Scientist builds a free-electron laser facility that works as a super camera
Chinese laser physics scientist Wang Wentao has spent more than 3,000 days in the single-minded pursuit of table-top photon facilities.
The "laser wakefield accelerator," a significant development in laser physics that was featured on the cover of the September 2004 issue of the prestigious scientific journal Nature, served as the catalyst for the entire process. The journal hailed the invention as a "dream beam " that heralded "the dawn of compact particle acceleration."
LWFA, as it is known, allows electron beams to travel at speeds that are almost as fast as light, similar to wake-surfing, in which the surfer uses the wake of a boat to propel themselves forward. According to Wang, this opens the door for the creation of portable yet potent electron accelerators and free-electron laser facilities.
What's the purpose then?
Wang compared the free-electron laser facility to a super camera. It takes photos in femtoseconds, which is nearly a hundred trillion times faster than the shutter speed of cameras that we normally use.
One femtosecond is equal to one quadrillionth of a second. Think of it this way: Nothing is faster than light in a vacuum, but even so, in one femtosecond, it can only travel 300 nanometers – about the diameter of a virus.
In other words, the "super camera" will be able to record the quickest processes, like chemical reactions, in real-time. In short, it will be able to deliver an animation of the microscopic world to us.
Sounds great, right? But there is a problem: It is too big.
Consider the evolution of computers. The world's first computer ENIAC was a colossus measuring more than 170 square meters and weighing 30 tons. Over time, it has shrunk from a room-sized machine to a pocket-sized gadget. As it gets smaller, it is also becoming more popular.

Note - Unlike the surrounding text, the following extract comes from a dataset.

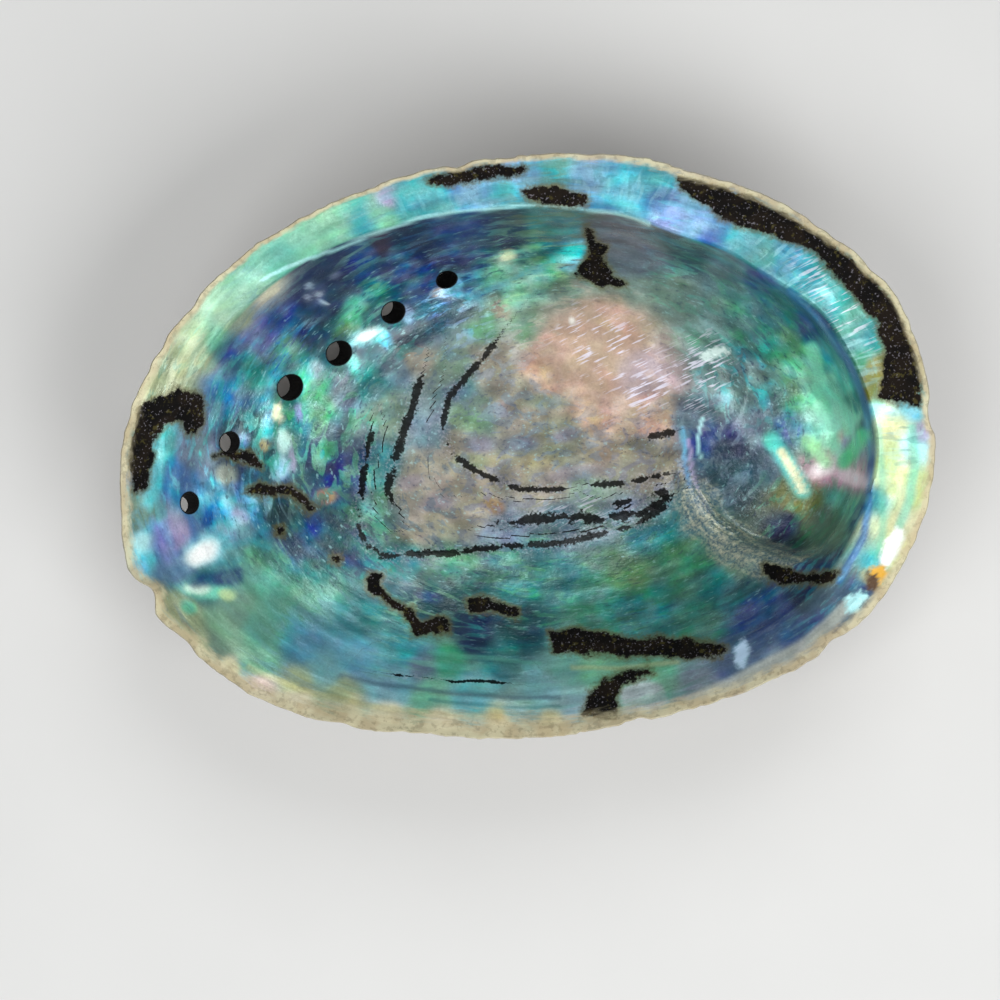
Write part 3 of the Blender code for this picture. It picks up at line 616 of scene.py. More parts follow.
# Noise of the nacre along the growth, in lumps to a unit of the flow
FINE_SCALE = 2.2
MOTTLE_SCALE = 0.62
STREAK_SCALE = 0.42

# How much each speck of dust lightens or darkens the nacre
SANDING = 0.07

# How narrow the painted highlight dashes are along each axis of the shell, and the bars and gaps along those
# of the flow
DASH_HIGHLIGHT_STRETCH = (310.0, 2700.0, 310.0)
BAR_STRETCH = (3.4, 3.4, 0.22)
GAP_STRETCH = (2.9, 2.9, 0.3)

# Where each mark begins and where it is full, by the distances that the mesh carries
GLINT_AND_FLECK_EDGE = (4.5, -2.6)
CRUST_EDGE = (22.0, 7.0)
THREAD_WAVE = 0.9
BARK_BORDER = (7.0, 0.0)
BARK_EDGE = (1.6, -1.4)
GRIT_BESIDE = (5.0, 1.5)
INK_EDGE = (0.35, -0.45)
RIM_FADE = (1.5, 0.3)
# Where the open holes' walls turn to near black, as painted shade
HOLE_SHADE_EDGE = (0.34, 0.12)

# How the surfaces shine: nacre from clean to dull, bare and dark places, and the back from rough to worn
NACRE_ROUGHNESS = (0.30, 0.55)
NACRE_METALLIC = 0.2
NACRE_SPECULAR = 0.4
NACRE_BUMP = 0.0003
BARE_ROUGHNESS = 0.75
DARK_METALLIC = 0.75
BACK_ROUGHNESS = (0.75, 0.5)
BACK_BUMP = 0.0006
WORN_METALLIC = 0.2
WORN_HEIGHT = (0.0006, -0.0006)
SHARP_ANGLE = 60

# The floor: half its side and how far it lies below the shell, in metres, and its two tones
FLOOR_HALF = 2.0
FLOOR_GAP = 0.00002
FLOOR_TONES = ((0.56, 0.56, 0.55, 1.0), (0.59, 0.59, 0.58, 1.0))
FLOOR_ROUGHNESS = 0.8

# The soft surround, and the lights with their places and sizes in metres and their watts
WORLD_COLOUR = (0.9, 0.95, 1.0, 1.0)
WORLD_STRENGTH = 0.14
LIGHTS = [
    ("key", (0.42, -0.55, 0.66), 0.60, 7.6),
    ("fill", (-0.40, -0.25, 0.80), 0.55, 4.8),
    ("top", (0.25, 0.62, 0.78), 0.55, 4.0),
]
LIGHTS_AIM = (0, 0, 0.015)

# Mesh density: spokes round the shell, rings over each part of it, and how they crowd up the wall
SPOKES = 600
WALL_RINGS = 98
SHELF_RINGS = 25
BACK_RINGS = 38
WALL_SHARE = 0.80
WALL_CROWDING = 0.25

# Steps round the shell in tables of its rim, and the step by which slopes are found
PLAN_STEPS = 720
RIM_STEPS = 1440
PROBE = 0.004


def around(angle, stations):
    """The value at these angles, in radians, on a smooth closed curve through the stations."""
    at = np.array([station[0] % 360 for station in stations], float)
    value = np.array([station[1] for station in stations], float)
    order = np.argsort(at)
    at = at[order]
    value = value[order]
    at = np.concatenate([at[-2:] - 360, at, at[:2] + 360])
    value = np.concatenate([value[-2:], value, value[:2]])
    slope = np.gradient(value, at)
    degrees = np.degrees(angle) % 360
    i = np.clip(np.searchsorted(at, degrees, side="right") - 1, 1, len(at) - 3)
    span = at[i + 1] - at[i]
    u = (degrees - at[i]) / span
    eased = u * u * (3 - 2 * u)
    start = u * (1 - u) ** 2
    end = -u * u * (1 - u)
    return (1 - eased) * value[i] + eased * value[i + 1] + span * (start * slope[i] + end * slope[i + 1])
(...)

The same applies to facilities for free-electron lasers. There are now just eight such facilities, each the size of a warehouse, in existence. Scientists have to make marathon journeys and wait in long queues to use the facilities. Apparently, it's not good for scientific discovery. But over years, it remained insoluble. Why?
As with airplanes needing a runway to take off, electron beams typically require a long run-up with a distance of hundreds or even thousands of meters to generate immense energy. Till the invention of LWFA, where electrons are carried along by laser waves and grow powerful enough in a relatively short period of time, it seemed impossible to make the facility smaller.
So, since 2004, the global science community has been working to make table-top free-electron laser facilities. China was no exception.
After getting a doctorate in 2010, Wang joined the Shanghai Institute of Optics and Fine Mechanics, linked to the Chinese Academy of Sciences. Despite not majoring in LWFA, he didn't hesitate to enter the field of LWFA study.
Comparing himself to a brick, he said, "I'm where I'm needed."
In 2012, his lab joined the global race to make a table-top free-electron laser facility. They had expected to finish it in about 300 days, but it took nearly 3,000 days. Finally, in 2021, they managed to build a 12-meter-long table-top facility.
Scientific journals, Nature and Science, hailed it as a significant milestone and a huge step forward, raising hopes of making such facilities accessible to schools, hospitals and research institutes.
Wang said that their next objective was to further reduce it to a 2-meter length.
For his contributions, he was among the 10 people to be awarded this year's "most beautiful scientific and technological workers" in Shanghai.